━━ Data excerpt ━━

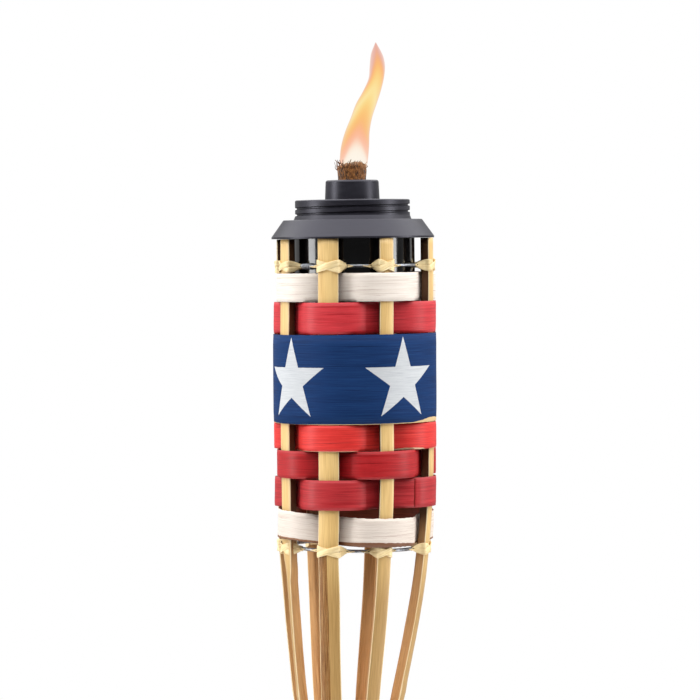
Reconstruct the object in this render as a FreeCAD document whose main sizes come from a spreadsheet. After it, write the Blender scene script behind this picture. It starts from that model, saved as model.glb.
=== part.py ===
"""Bamboo garden torch: a split culm that carries a woven basket and a lift-out fuel canister.

The pole is a bamboo culm, cut to a quill point that goes into the ground. Its top is split into eight
slats, which two wire hoops hold apart and seven splint rings weave together. The canister hangs in the
basket from its conical skirt. Its wick lid pushes into the canister's neck and carries a rope wick.

Frame: millimetres, +Z up, origin on the pole's axis at the tip of the ground point, front towards -Y.
"""

import FreeCAD, Part

import math
import os
import re

import Sketcher
from FreeCAD import Placement, Rotation, Vector

# Driving dimensions. A "drop" is a distance below the skirt's rim and a "rise" is one above it.
DIMENSIONS = {
    "rim_height": 1404.0,
    # pole
    "culm_radius": 15.0,
    "culm_wall": 5.5,
    "tip_radius": 13.0,
    "point_length": 42.0,
    "root_drop": 430.0,
    "node_ridge": 1.1,
    "node_half_length": 3.0,
    "diaphragm": 3.0,
    "lowest_node": 262.0,
    "second_node": 476.0,
    "third_node": 674.0,
    "fourth_node": 846.0,
    "top_node": 960.0,
    # slats
    "slat_top_rise": -0.2,
    "slat_top_radius": 46.3,
    "belly_radius": 46.5,
    "belly_drop": 110.0,
    "waist_radius": 44.6,
    "taper_slope": 0.085,
    "cage_bow": 5.5,
    "kerf_angle": 2.1,
    # woven splints
    "splint": 1.0,
    "weave_gap": 0.25,
    "under_gap": 0.6,
    "corner_sag": 0.75,
    "band": 1.2,
    "band_gap": 0.3,
    # hoops, lashings and the wire at the end of the split
    "hoop_wire": 1.0,
    "hoop_gap": 0.15,
    "top_hoop_drop": 15.9,
    "bottom_hoop_drop": 179.2,
    "cane": 0.6,
    "lashing_height": 6.6,
    "stop_wire": 0.8,
    "stop_height": 8.0,
    "stop_top_drop": 432.0,
    # fuel can
    "can_radius": 35.9,
    "can_wall": 0.6,
    "can_drop": 88.0,
    "can_rim_rise": 7.2,
    "can_foot": 3.0,
    # neck collar
    "rim_radius": 47.3,
    "rim_edge": 1.0,
    "skirt_wall": 1.2,
    "shoulder_radius": 40.3,
    "shoulder_rise": 10.8,
    "shoulder_wall": 1.8,
    "socket_bore": 35.95,
    "socket_wall": 2.1,
    "neck_base_radius": 34.3,
    "neck_base_rise": 13.2,
    "neck_radius": 33.4,
    "neck_bore": 29.5,
    "neck_rise": 22.3,
    "ledge_rise": 18.0,
    "ledge_bore": 27.2,
    "groove_pitch": 3.6,
    "groove_turns": 2.0,
    "groove_start_rise": 12.8,
    "groove_depth": 1.1,
    "groove_half_width": 0.8,
    # wick lid
    "lid_radius": 29.2,
    "lid_disc": 2.8,
    "plug_radius": 26.8,
    "plug_wall": 1.6,
    "plug_depth": 7.5,
    "hub_radius": 15.4,
    "hub_base_radius": 15.9,
    "hub_height": 11.5,
    "hub_wall": 1.7,
    "boss_depth": 5.0,
    "boss_wall": 1.6,
    # wick and sleeve
    "wick_radius": 8.0,
    "wick_length": 118.0,
    "wick_rise": 44.0,
    "sleeve_gap": 0.3,
    "sleeve_wall": 0.45,
    "sleeve_length": 30.0,
    # seals
    "lid_seal_thickness": 1.4,
    "lid_seal_bore": 27.3,
    "can_seal_thickness": 1.7,
    "can_seal_bore": 34.4,
}

# Each slat's bearing in the basket, in degrees from the front towards +X, and half of the share of the
# culm's circumference that it was split from.
SLATS = [(-63.5, 22), (-20, 25), (23.3, 16.5), (76, 22), (103, 22), (165, 20), (212.5, 23), (258, 21)]
TWISTED_SLAT, TWIST = "slat_1", -24

# Woven rings from the top down: name, drop of the top edge, width, and the first slat that it passes over.
SPLINTS = [
    ("strip_1_white", 19.9, 16.3, 0),
    ("strip_2_red", 36.6, 18.2, 1),
    ("strip_4_red", 106.6, 15.0, 1),
    ("strip_5_red", 121.7, 15.9, 0),
    ("strip_6_red", 138.0, 17.2, 1),
    ("strip_7_white", 158.4, 16.4, 0),
]
BAND = ("strip_3_blue_band", 55.1, 51.1)

POINTS_PER_SLAT = 8
WAVE_HUG, WAVE_FULLNESS = 0.05, 1.7
BASKET_STATIONS = 13
TAPER_STATIONS = 16

doc = FreeCAD.newDocument("bamboo_torch")
sheet = doc.addObject("Spreadsheet::Sheet", "Dimensions")


def fill_sheet():
    entries = dict(DIMENSIONS)
    for name, drop, width, _ in SPLINTS:
        entries[f"{name}_drop"] = drop
        entries[f"{name}_width"] = width
    entries[f"{BAND[0]}_drop"] = BAND[1]
    entries[f"{BAND[0]}_width"] = BAND[2]
    for row, (alias, value) in enumerate(entries.items(), 1):
        sheet.set(f"A{row}", alias)
        sheet.set(f"B{row}", str(value))
        sheet.setAlias(f"B{row}", alias)
    doc.recompute()


def bound(text):
    """The expression with each bare alias pointed at the sheet."""
    return re.sub(r"[a-z]\w*", r"Dimensions.\g<0>", text)


def size(text):
    """The value of an expression of aliases."""
    return float(sheet.evalExpression(bound(text)))


# ---- helpers for PartDesign bodies --------------------------------------------------------------


def new_body(label, rise="0"):
    """A body whose own zero lies at rim_height plus rise."""
    body = doc.addObject("PartDesign::Body", label)
    body.Label = label
    body.setExpression("Placement.Base.z", bound(f"rim_height + {rise}"))
    return body


def new_sketch(body, name, role):
    sketch = body.newObject("Sketcher::SketchObject", name)
    plane = next(f for f in body.Origin.OriginFeatures if f.Role == role)
    sketch.AttachmentSupport = [(plane, "")]
    sketch.MapMode = "FlatFace"
    return sketch


def pin_point(sketch, line, kind, text):
    """Ties the start of a line to a sheet expression, or to the axis where the expression is zero."""
    value = size(text)
    if abs(value) < 1e-9:
        axis = -2 if kind == "DistanceX" else -1
        sketch.addConstraint(Sketcher.Constraint("PointOnObject", line, 1, axis))
        return
    index = sketch.addConstraint(Sketcher.Constraint(kind, -1, 1, line, 1, value))
    sketch.setExpression(f"Constraints[{index}]", bound(text))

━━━

- Aim -
Everything from the first line of the data through the line containing "lift-out fuel canister." should be echoed exactly. Add nothing.

- Solved problem -
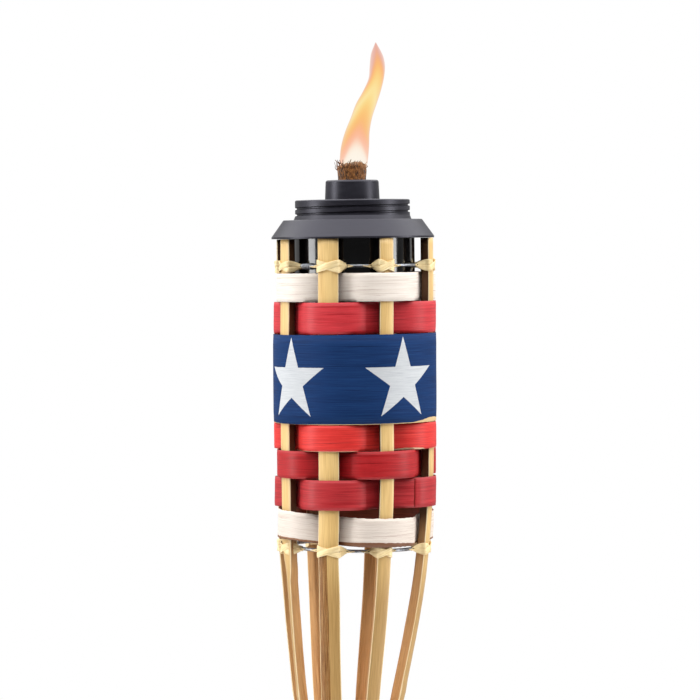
Reconstruct the object in this render as a FreeCAD document whose main sizes come from a spreadsheet. After it, write the Blender scene script behind this picture. It starts from that model, saved as model.glb.
=== part.py ===
"""Bamboo garden torch: a split culm that carries a woven basket and a lift-out fuel canister.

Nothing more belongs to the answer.